Configuration Reuse#

# Global default configurations
_DEFAULT_CONFIGS = {
    "flash_attention": FlashAttentionConfig(
        fwd_params=FwdParams(q_blocksize=128, kv_blocksize=128)
    ),
    "page_attention": PageAttentionConfig(block_size=16)
}

def get_default_config(operation: str) -> BaseOperationConfig:
    """Get cached default configuration"""
    return copy.deepcopy(_DEFAULT_CONFIGS[operation])

Integration Examples#

With Model Code#

class TransformerBlock:
    def __call__(self, x, mask=None):
        # Use flash attention transparently
        attn_output = flash_attention(
            query=self.q_proj(x),
            key=self.k_proj(x),
            value=self.v_proj(x),
            attention_mask=mask,
            causal=True,
            dropout_prob=self.dropout_rate
        )
        return self.out_proj(attn_output)
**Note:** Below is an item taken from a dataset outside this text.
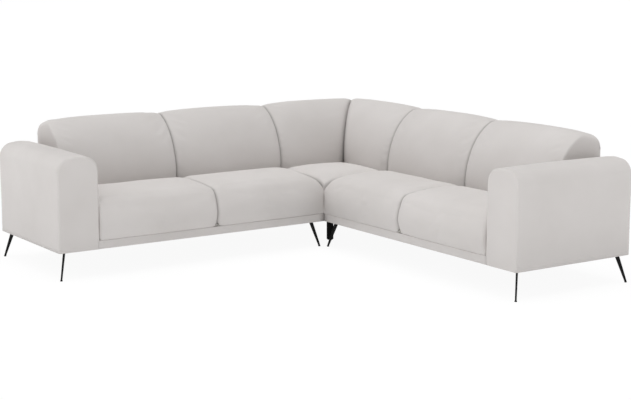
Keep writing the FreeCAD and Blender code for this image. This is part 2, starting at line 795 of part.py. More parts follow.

With Distributed Training#

# Setup mesh
devices = jax.devices()
mesh = Mesh(devices, axis_names=("data", "model"))

# Distributed attention
output = flash_attention(
    query, key, value,
    mesh=mesh,
    in_specs=(P("data", None), P("data", None), P("data", None)),
    out_specs=P("data", None)
)

With Mixed Precision#

# Cast inputs for mixed precision
query_fp16 = query.astype(jnp.float16)
key_fp16 = key.astype(jnp.float16)
value_fp16 = value.astype(jnp.float16)

# Attention in FP16
output_fp16 = flash_attention(
    query_fp16, key_fp16, value_fp16,
    causal=True
)

# Cast back to FP32 if needed
output = output_fp16.astype(jnp.float32)

Conclusion#

The module operations layer provides:

  1. Clean API: Consistent, well-documented public functions

  2. Automatic Optimization: Transparent autotuning and caching

  3. Platform Flexibility: Seamless multi-backend execution

  4. Type Safety: Full type annotations with validation

  5. Extensibility: Clear patterns for adding new operations

This layer successfully abstracts the complexity of the underlying kernel system while providing flexibility for advanced users through configuration overrides and custom executors.